Request.
Your task is to quote the material that follows, in full and exactly.

Dataset section.

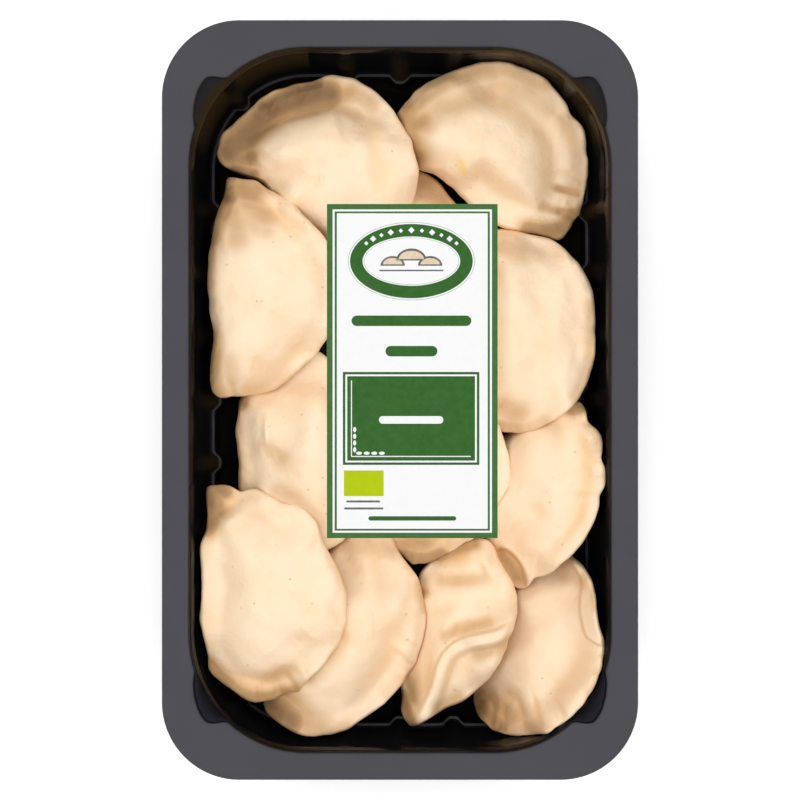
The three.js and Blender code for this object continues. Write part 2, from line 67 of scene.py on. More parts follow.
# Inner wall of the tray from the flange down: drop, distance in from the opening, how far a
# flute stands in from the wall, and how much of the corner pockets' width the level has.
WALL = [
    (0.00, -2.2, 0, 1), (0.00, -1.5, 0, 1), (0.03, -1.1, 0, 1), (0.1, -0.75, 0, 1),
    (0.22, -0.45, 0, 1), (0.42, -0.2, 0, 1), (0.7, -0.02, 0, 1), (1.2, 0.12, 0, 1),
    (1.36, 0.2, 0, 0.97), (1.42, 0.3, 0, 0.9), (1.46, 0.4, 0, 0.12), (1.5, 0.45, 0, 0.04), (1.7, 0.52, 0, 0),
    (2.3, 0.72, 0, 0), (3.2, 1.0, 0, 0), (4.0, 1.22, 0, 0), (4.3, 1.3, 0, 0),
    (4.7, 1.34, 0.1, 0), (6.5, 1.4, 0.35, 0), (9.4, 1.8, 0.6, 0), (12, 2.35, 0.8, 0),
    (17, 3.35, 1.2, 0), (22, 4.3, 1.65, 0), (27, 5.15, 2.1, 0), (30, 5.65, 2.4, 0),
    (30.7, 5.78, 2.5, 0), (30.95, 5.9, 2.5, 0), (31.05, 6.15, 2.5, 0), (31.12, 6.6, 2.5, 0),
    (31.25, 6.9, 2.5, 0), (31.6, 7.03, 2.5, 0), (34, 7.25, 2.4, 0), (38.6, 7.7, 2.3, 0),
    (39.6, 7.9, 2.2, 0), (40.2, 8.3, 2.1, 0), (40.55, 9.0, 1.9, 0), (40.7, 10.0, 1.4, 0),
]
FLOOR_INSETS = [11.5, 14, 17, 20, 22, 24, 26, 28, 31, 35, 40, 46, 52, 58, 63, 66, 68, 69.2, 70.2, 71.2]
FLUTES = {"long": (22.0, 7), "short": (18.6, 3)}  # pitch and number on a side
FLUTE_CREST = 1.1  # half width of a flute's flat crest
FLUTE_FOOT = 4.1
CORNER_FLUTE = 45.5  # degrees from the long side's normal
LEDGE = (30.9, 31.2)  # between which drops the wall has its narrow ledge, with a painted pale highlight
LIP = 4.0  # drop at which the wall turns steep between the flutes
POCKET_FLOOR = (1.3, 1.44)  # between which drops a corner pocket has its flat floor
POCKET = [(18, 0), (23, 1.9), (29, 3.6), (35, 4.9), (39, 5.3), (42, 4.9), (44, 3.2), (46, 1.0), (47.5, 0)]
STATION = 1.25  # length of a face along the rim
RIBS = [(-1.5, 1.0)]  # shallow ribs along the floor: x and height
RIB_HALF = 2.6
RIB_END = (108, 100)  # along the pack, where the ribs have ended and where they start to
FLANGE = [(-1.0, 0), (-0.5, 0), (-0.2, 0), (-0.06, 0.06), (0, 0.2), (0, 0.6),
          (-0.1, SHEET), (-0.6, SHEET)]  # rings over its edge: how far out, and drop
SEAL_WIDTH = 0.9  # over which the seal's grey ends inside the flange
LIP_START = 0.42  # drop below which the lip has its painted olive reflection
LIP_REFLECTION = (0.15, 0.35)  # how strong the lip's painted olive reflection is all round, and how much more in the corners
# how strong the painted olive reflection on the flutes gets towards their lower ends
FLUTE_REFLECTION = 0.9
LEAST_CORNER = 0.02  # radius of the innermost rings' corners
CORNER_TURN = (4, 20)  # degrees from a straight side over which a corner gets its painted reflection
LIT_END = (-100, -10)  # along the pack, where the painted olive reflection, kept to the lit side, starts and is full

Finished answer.
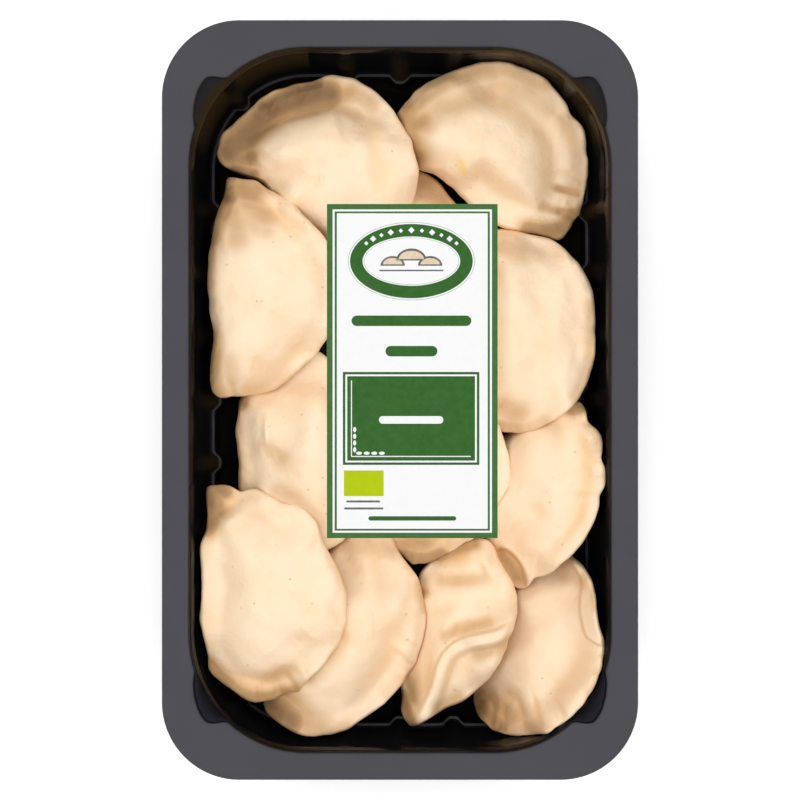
The three.js and Blender code for this object continues. Write part 2, from line 67 of scene.py on. More parts follow.
# Inner wall of the tray from the flange down: drop, distance in from the opening, how far a
# flute stands in from the wall, and how much of the corner pockets' width the level has.
WALL = [
    (0.00, -2.2, 0, 1), (0.00, -1.5, 0, 1), (0.03, -1.1, 0, 1), (0.1, -0.75, 0, 1),
    (0.22, -0.45, 0, 1), (0.42, -0.2, 0, 1), (0.7, -0.02, 0, 1), (1.2, 0.12, 0, 1),
    (1.36, 0.2, 0, 0.97), (1.42, 0.3, 0, 0.9), (1.46, 0.4, 0, 0.12), (1.5, 0.45, 0, 0.04), (1.7, 0.52, 0, 0),
    (2.3, 0.72, 0, 0), (3.2, 1.0, 0, 0), (4.0, 1.22, 0, 0), (4.3, 1.3, 0, 0),
    (4.7, 1.34, 0.1, 0), (6.5, 1.4, 0.35, 0), (9.4, 1.8, 0.6, 0), (12, 2.35, 0.8, 0),
    (17, 3.35, 1.2, 0), (22, 4.3, 1.65, 0), (27, 5.15, 2.1, 0), (30, 5.65, 2.4, 0),
    (30.7, 5.78, 2.5, 0), (30.95, 5.9, 2.5, 0), (31.05, 6.15, 2.5, 0), (31.12, 6.6, 2.5, 0),
    (31.25, 6.9, 2.5, 0), (31.6, 7.03, 2.5, 0), (34, 7.25, 2.4, 0), (38.6, 7.7, 2.3, 0),
    (39.6, 7.9, 2.2, 0), (40.2, 8.3, 2.1, 0), (40.55, 9.0, 1.9, 0), (40.7, 10.0, 1.4, 0),
]
FLOOR_INSETS = [11.5, 14, 17, 20, 22, 24, 26, 28, 31, 35, 40, 46, 52, 58, 63, 66, 68, 69.2, 70.2, 71.2]
FLUTES = {"long": (22.0, 7), "short": (18.6, 3)}  # pitch and number on a side
FLUTE_CREST = 1.1  # half width of a flute's flat crest
FLUTE_FOOT = 4.1
CORNER_FLUTE = 45.5  # degrees from the long side's normal
LEDGE = (30.9, 31.2)  # between which drops the wall has its narrow ledge, with a painted pale highlight
LIP = 4.0  # drop at which the wall turns steep between the flutes
POCKET_FLOOR = (1.3, 1.44)  # between which drops a corner pocket has its flat floor
POCKET = [(18, 0), (23, 1.9), (29, 3.6), (35, 4.9), (39, 5.3), (42, 4.9), (44, 3.2), (46, 1.0), (47.5, 0)]
STATION = 1.25  # length of a face along the rim
RIBS = [(-1.5, 1.0)]  # shallow ribs along the floor: x and height
RIB_HALF = 2.6
RIB_END = (108, 100)  # along the pack, where the ribs have ended and where they start to
FLANGE = [(-1.0, 0), (-0.5, 0), (-0.2, 0), (-0.06, 0.06), (0, 0.2), (0, 0.6),
          (-0.1, SHEET), (-0.6, SHEET)]  # rings over its edge: how far out, and drop
SEAL_WIDTH = 0.9  # over which the seal's grey ends inside the flange
LIP_START = 0.42  # drop below which the lip has its painted olive reflection
LIP_REFLECTION = (0.15, 0.35)  # how strong the lip's painted olive reflection is all round, and how much more in the corners
# how strong the painted olive reflection on the flutes gets towards their lower ends
FLUTE_REFLECTION = 0.9
LEAST_CORNER = 0.02  # radius of the innermost rings' corners
CORNER_TURN = (4, 20)  # degrees from a straight side over which a corner gets its painted reflection
LIT_END = (-100, -10)  # along the pack, where the painted olive reflection, kept to the lit side, starts and is full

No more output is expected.